In "Newark, New Jersey," a married couple—played with nuance by Mike Colter (Luke Cage, Evil) and Adepero Oduye (When They See Us and the upcoming The Falcon and the Winter Soldier)—are mourning the disappearance (read: abduction) of their ballerina daughter. The husband Brian carries guilt over taking his eyes off her for a second, and the wife Amy silently blames him for this, as well as his emotional immobility, drinking, and obsession to keep their household static for when their daughter is found. The pain is palpable between them; the wife cheats on the husband with her grief counselor in a last ditch effort to galvanize him, which it does momentarily. He finds himself in a diner and meets Toni. They exchange stories and Toni outright calls herself a "monster" for leaving her daughter. On his way home from nearly committing adultery himself, Brian stumbles upon a fallen "angel" in a dumpster. The creatures have been turning up and their bodies butchered and sold—Toni recalls her hallucinogenic experience with the "angel" blood and how she couldn't deal with what it showed her—so Brian takes it home, where he and Amy place its injured form in their daughter's bed. So begins a strange and bloody healing of both marriage and souls; here, the monster is a catalyst to forgiveness and acceptance, though in a predictably horrifying way.
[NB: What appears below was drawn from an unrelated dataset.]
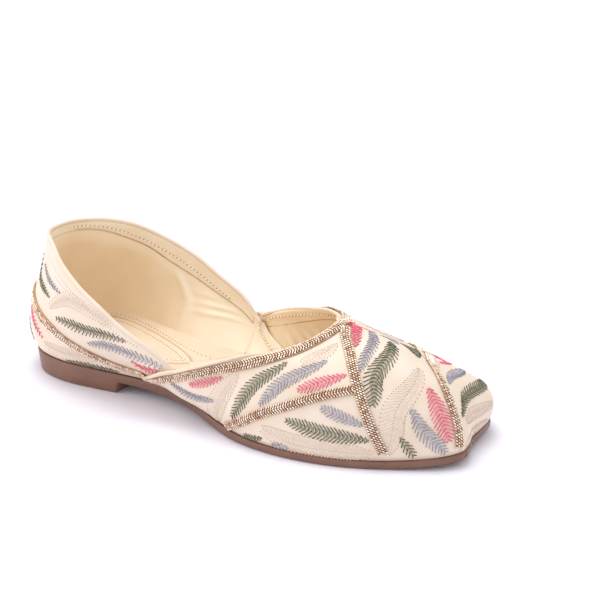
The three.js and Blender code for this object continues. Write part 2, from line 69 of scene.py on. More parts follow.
# %% Tables of the outline and of the walls
OUTLINE = table("along heel ball", """
    0 0 0, .016 -.475 0, .056 -.843 0, .12 -1 0, .188 -.984 0, .252 -.78 -.095, .32 -.5 -.235,
    .384 -.25 -.41, .448 0 -.66, .512 0 -.81, .58 0 -.945, .652 0 -1, .724 0 -.981, .792 0 -.903,
    .852 0 -.781, .904 0 -.643, .948 0 -.508, .981 0 -.37, 1 0 -.211, .997 0 -.043, .986 0 .151,
    .985 0 .376, .981 0 .602, .958 0 .796, .916 0 .899, .852 0 .929, .78 0 .929, .708 0 .912, .64 0 .867,
    .572 0 .787, .508 0 .65, .444 0 .55, .38 .25 .36, .316 .5 .21, .252 .78 .086, .188 .977 0, .12 1 0,
    .056 .843 0, .016 .475 0""")
SIDE_VIEW = table("along over under spring", """
    -.04 1 1 0, .1 1 1 0, .2 .98 .96 0, .3 .87 .8 0, .4 .65 .56 0, .48 .38 .28 0, .55 .14 .04 0,
    .62 .02 0 0, .72 0 0 0, .82 0 0 0, .88 0 0 .12, .94 0 0 .45, 1 0 0 1, 1.04 0 0 1.4""")
QUARTER = table("along side height belly lean", """
    .016 0 .985 .2 .02, .036 .27 1 .2 .03, .084 .53 .995 .17 .04, .138 .77 .935 .13 .04,
    .202 .925 .83 .1 .03, .26 .987 .73 .1 .03, .32 1 .606 .12 .03, .38 .975 .5 .15 .03,
    .434 .9 .36 .15 .02""")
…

The bookend stories of the series are two of the strongest emotionally, bolstered by variations on the internal/external and damaging fantasy/reality themes in the other six episodes. In "Eugene, Oregon" (based loosely on Ballingrud's short "S.S."), a teenager (a gaunt Charlie Tahan) responsible for his homebound mother gets radicalized against the "shadow" he finds in his home. Moody and visually dark, the final shot of the episode where the extremism in his own fantasy plays out to a horrible end in the real world drives home the idea of the potential for manipulation of one's own monstrous impulses. Episode 3, "New Orleans, Louisiana," breaks away from the source material and depicts Annie Keller (a wrought Nicole Beharie), married to a wealthy doctor who seems to love her son as his own. Her denial about the truth of her husband underscores the monster's ubiquitous existence in her life; the further she goes to run from the black-eyed trumpet-playing demon, the quicker she slides into her own internal demons.
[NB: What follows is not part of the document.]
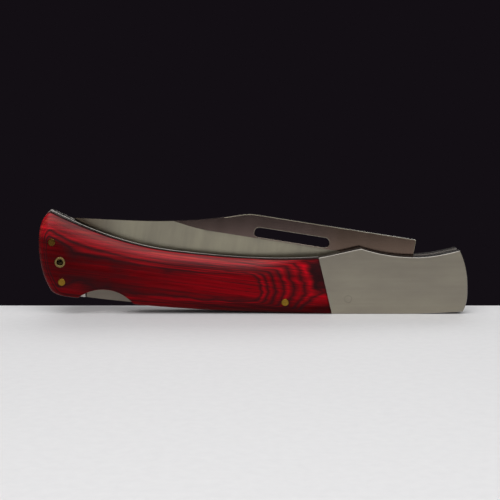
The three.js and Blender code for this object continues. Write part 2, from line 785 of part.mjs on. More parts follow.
const upperPin = pinThroughWood(upperPinX, upperPinZ, pinDiameter);
const lowerPin = pinThroughWood(lowerPinX, lowerPinZ, pinDiameter);
const barPin = pinThroughWood(barPinX, barPinZ, pinDiameter);
const tubeHollow = rod(tubeX, tubeZ, tubeBore, -pinLength, pinLength);
const tube = pinThroughWood(tubeX, tubeZ, tubeDiameter).subtract(tubeHollow);
add(knife, 'butt_pin_upper', geometryOf(upperPin), brass(0.3));
add(knife, 'butt_pin_lower', geometryOf(lowerPin), brass(0.3));
add(knife, 'lock_bar_pin', geometryOf(barPin), brass(0.3));
add(knife, 'lanyard_tube', geometryOf(tube), brass(0.3));
add(knife, 'blade_pivot_pin', geometryOf(pivotRodTo(hiddenEnd, 0)), steel(0x9a948c, 0.35));

const lockBar = plate(barOutline, -bladeThickness / 2, bladeThickness / 2).subtract(barPinHole);
const leaf = plate(leafOutline, -bladeThickness / 2, bladeThickness / 2);
add(knife, 'lock_bar', geometryOf(lockBar), steel(0x8e8a80, 0.4));
add(knife, 'back_spring', geometryOf(leaf), steel(0x6f6d6a, 0.35));

// The blade is folded: it turns back from the open position about its pivot.
const bladeHinge = new THREE.Group();
bladeHinge.position.set(pivotX, 0, pivotHeight);
bladeHinge.rotation.y = radians(-openAngle);
add(bladeHinge, 'blade', bladeGeometry(), steel(0x7b7069, 0.3));
knife.add(bladeHinge);

// The origin lies under the middle of the handle, level with the lowest point of its back.
const box = new THREE.Box3().setFromObject(knife);
knife.position.set(-(box.min.x + box.max.x) / 2, 0, -box.min.z);

export default knife;
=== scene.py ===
"""A large lock-back folding knife, closed and standing on its back on a pale table.

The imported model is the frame. Each section below makes one piece of the knife, or a group of like
pieces, in the order in which a cutler puts them together. Lengths are in metres, but the points of
the handle's outline and the depths in the wood are in mm.
"""

import math

import bpy
import numpy as np
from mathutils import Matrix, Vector
from mathutils.geometry import interpolate_bezier


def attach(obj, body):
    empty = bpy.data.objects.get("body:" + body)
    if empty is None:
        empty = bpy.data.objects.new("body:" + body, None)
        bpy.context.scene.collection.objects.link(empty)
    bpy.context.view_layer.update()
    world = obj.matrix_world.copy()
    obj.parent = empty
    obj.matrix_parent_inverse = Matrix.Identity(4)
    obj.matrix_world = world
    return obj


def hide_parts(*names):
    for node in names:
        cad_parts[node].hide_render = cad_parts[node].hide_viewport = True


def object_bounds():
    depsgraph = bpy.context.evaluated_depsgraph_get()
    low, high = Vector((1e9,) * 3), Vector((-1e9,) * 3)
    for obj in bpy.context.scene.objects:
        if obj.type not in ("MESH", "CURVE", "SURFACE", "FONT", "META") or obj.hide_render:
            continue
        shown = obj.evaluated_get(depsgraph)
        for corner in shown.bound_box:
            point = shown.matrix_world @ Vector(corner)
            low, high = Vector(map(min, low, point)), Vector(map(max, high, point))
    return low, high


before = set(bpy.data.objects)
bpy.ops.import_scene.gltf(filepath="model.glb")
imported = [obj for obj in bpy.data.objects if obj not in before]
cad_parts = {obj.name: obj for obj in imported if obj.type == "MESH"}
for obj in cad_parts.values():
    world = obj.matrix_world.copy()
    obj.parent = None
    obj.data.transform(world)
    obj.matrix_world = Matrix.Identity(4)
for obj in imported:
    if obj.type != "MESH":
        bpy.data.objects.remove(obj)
cad_low, cad_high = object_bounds()
mm = 0.001


# Liners. Two plates of 1.2 mm sheet steel that everything else is pinned to. They are stamped to
# the outline of the handle, ground flat and tumbled, which leaves a fine bright break on each edge.
def select_only(piece):
    bpy.ops.object.select_all(action="DESELECT")
    piece.select_set(True)
    bpy.context.view_layer.objects.active = piece


def worked_copy(node, name):
    """A piece that starts as a CAD node, with its loose triangles joined into whole faces."""
    same_place, same_face = 0.002 * mm, math.radians(0.2)
    piece = bpy.data.objects.new(name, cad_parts[node].data.copy())
    bpy.context.scene.collection.objects.link(piece)
    select_only(piece)
    if piece.data.has_custom_normals:
        bpy.ops.mesh.customdata_custom_splitnormals_clear()
    bpy.ops.object.mode_set(mode="EDIT")
    bpy.ops.mesh.select_all(action="SELECT")
    bpy.ops.mesh.remove_doubles(threshold=same_place)
    bpy.ops.mesh.dissolve_limited(angle_limit=same_face)
    bpy.ops.object.mode_set(mode="OBJECT")
    piece.data.materials.clear()
    return piece


def break_edges(piece, width, segments=2, sharpness=50, chosen=None):
    """Rounds the sharp edges of a piece, or those of them whose middle point is chosen."""
    select_only(piece)
    bpy.ops.object.mode_set(mode="EDIT")
    bpy.ops.mesh.select_mode(type="EDGE")
    bpy.ops.mesh.select_all(action="DESELECT")
    bpy.ops.mesh.edges_select_sharp(sharpness=math.radians(sharpness))
    bpy.ops.object.mode_set(mode="OBJECT")
    points = piece.data.vertices
    for edge in piece.data.edges:
        middle = (points[edge.vertices[0]].co + points[edge.vertices[1]].co) / 2
        if edge.select and chosen and not chosen(middle):
            edge.select = False
    bpy.ops.object.mode_set(mode="EDIT")
    bpy.ops.mesh.bevel(offset=width, segments=segments, affect="EDGES", clamp_overlap=False)
    bpy.ops.object.mode_set(mode="OBJECT")


def polish(piece, angle=32, crisp=None):
    """Shades a piece smooth but for its sharp edges and those that crisp marks, with the large
    faces kept flat."""
    select_only(piece)
    bpy.ops.object.shade_smooth_by_angle(angle=math.radians(angle))
    if crisp:
        crisp(piece)
    even = piece.modifiers.new("even", "WEIGHTED_NORMAL")
    even.keep_sharp = True
    bpy.ops.object.modifier_apply(modifier=even.name)


def add_node(material, kind, output, feeds=(), **settings):
    """Adds a node to a material or the room, feeds its inputs with numbers or sockets, and gives
    one of its outputs."""
    made = material.node_tree.nodes.new(kind)
    for setting, value in settings.items():
        setattr(made, setting, value)
    for socket, value in dict(feeds).items():
        if isinstance(value, bpy.types.NodeSocket):
            material.node_tree.links.new(value, made.inputs[socket])
        else:
            made.inputs[socket].default_value = value
    return made.outputs[output]


def sum_of(material, a, factor, b):
    """a times factor plus b."""
    feeds = {0: a, 1: factor, 2: b}
    return add_node(material, "ShaderNodeMath", 0, feeds, operation="MULTIPLY_ADD")


def times(material, a, b):
    return add_node(material, "ShaderNodeMath", 0, {0: a, 1: b}, operation="MULTIPLY")


def blended(material, share, a, b):
    """Number a, with a share of number b blended in."""
    return add_node(material, "ShaderNodeMix", 0, {0: share, 2: a, 3: b})


def colour_ramp(material, place, stops):
    """A colour that changes with place, a number from 0 to 1, as the stops say."""
    made = material.node_tree.nodes.new("ShaderNodeValToRGB")
    material.node_tree.links.new(place, made.inputs[0])
    ramp = made.color_ramp
    while len(ramp.elements) < len(stops):
        ramp.elements.new(1.0)
    for element, (position, colour) in zip(ramp.elements, stops):
        element.position = position
        element.color = (*colour, 1.0)
    return made.outputs[0]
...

"New York, New York" is perhaps the weakest of the lot, focusing on an oil baron who unsurprisingly tries to cover up a horrific environmental disaster for which his company is responsible. Heavy Christian sinew is woven into his tale of internal rot, reflecting the external to bind the narrative together, but it's less effective due to the viewer's total indifference to his fate. We all know people like that deserve comeuppance and rarely get it, so following the hour of his torture feels painful for all the wrong reasons. Episode 5 picks up again in "Plainfield, Illinois," wherein a young couple struggles with one wife's mental illness (chillingly portrayed by Taylor Schilling) to the point that her partner, Shawn, (a sympathetic Roberta Colindrez) makes a fatal split-second decision to ignore her wife's attempted suicide. Grief, guilt, and macabre humor embody this episode as Kate's zombie existence proves more and more unwieldy to Shawn, though Shawn refuses to let go this time, even in death. As an analogy for those living with mental illness in a relationship of love it is likely too pithy, but the pain on display feels real and gutting (and the increasing zombification of Kate is cringingly good).
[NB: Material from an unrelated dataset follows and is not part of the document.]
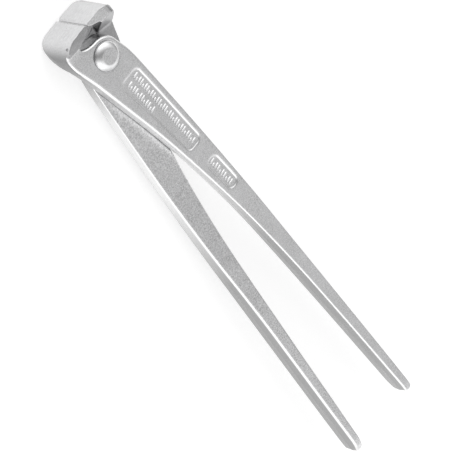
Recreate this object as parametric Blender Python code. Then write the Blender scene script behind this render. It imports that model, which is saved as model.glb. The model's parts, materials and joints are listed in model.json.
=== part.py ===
"""High-leverage end-cutting nippers, lying flat with the jaws closed.

Two identical drop-forged halves cross at a lap joint and turn on one solid rivet. The jaws point along +Y, the
rivet's axis is +Z, and the origin is under the middle of the tool, on the surface it lies on. Each half is drawn
about the rivet's axis, with its handle towards +X, its jaw towards -X and its lap face near z = 0; the rear half
is the same forging turned half a turn about Y. Lengths are millimetres until a mesh is written, in metres.
"""

import math

import bmesh
import bpy
from mathutils import Matrix, Vector

MM = 0.001

# Driving dimensions
OVERALL_LENGTH = 300.0
NOSE_REACH = 23.4  # rivet axis to the ground nose faces
JAW_HALF_WIDTH = 11.8  # mid-plane to a jaw's side flat
JOINT_HALF = 8.1  # mid-plane to the outer face of a joint plate
HANDLE_HALF = 6.3  # mid-plane to a handle's face
LAP_CLEARANCE = 0.15  # mid-plane to each lap face
EDGE_CLEARANCE = 0.15  # mid-line to each cutting edge
BOSS_RADIUS = 10.25  # rounded rim of the plate about the rivet
NOSE_CENTRE = Vector((-9.5, 13.6))  # the nose turns into the jaw's flank about this point
NOSE_RADIUS = 9.6
FLANK_BEND = 0.0165  # how fast the flank falls back towards the handle, per mm
JAW_PROUD = 0.08  # the jaw stands this far out of the joint plate's rim
TIP_RADIUS = 2.35  # half the handle's width at its rounded end
HANDLE_EDGE_RADIUS = 2.0
PLATE_EDGE_RADIUS = 1.2
LAP_EDGE_RADIUS = 0.4

# Rivet
PIN_RADIUS = 5.0
BORE_RADIUS = 5.3
HEAD_RADIUS = 7.85
HEAD_FLAT_RADIUS = 4.55
HEAD_RISE = 2.75  # from the plate to the head's flat
SEAT_RADIUS = 8.3  # shallow seat in the plate under each head
SEAT_DEPTH = 0.35
HEAD_CLEARANCE = 0.3

# Where a handle leaves the joint's height for its own, along the tool
FRONT_SLOPE = (-45.0, -150.0)
BACK_SLOPE = (-64.0, -190.0)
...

Episodes 6 and 7—"Palacios, Texas" and "Iron River, Michigan" respectively—speak to the willing fantasies we build for ourselves and how they can become specters of horror in our lives. Both are original stories not based on Ballingrud's book, and "Palacios, Texas" picks up the plot thread of "New York, NewYork" by following a fisherman (a weathered Trieu Tran, Altered Carbon and The Newsroom) suffering from health issues because of the oil spill. He isn't the only casualty of the disaster—a marooned mermaid washes up on the shore, and he takes her home and begins to "care" for her while his colleagues encroach on his growing, sometimes antagonistic, relationship with the creature. They want to exploit her for money, but the fisherman, because of his own fantasy of belonging with the mermaid or the mermaid's enchantment, drives them away. Despite this act, the fisherman, whose job is to capture creatures from the ocean for consumption, gets no mercy from the mermaid. In "Iron River, Michigan," insecure Lauren (a compelling Kelly Marie Tran) seems to usurp the life of her passive-aggressive bullying best friend when the best friend goes missing. The narrative takes on the tint of a dark fairy tale as Lauren finds herself driven to the woods where other bodies had turned up, and gets taken in by a hermit witch who offers her a choice: One is a path of redemption, the other selfishness. It is no surprise which one Lauren ultimately chooses.

Monsterland captures to varying degrees of efficacy and fright how external horrors begin with an internal source, and whatever monsters may exist in the waking, physical world—they can't hold a candle to the selfish motivations, denials, fear, and guilt of the individual human heart.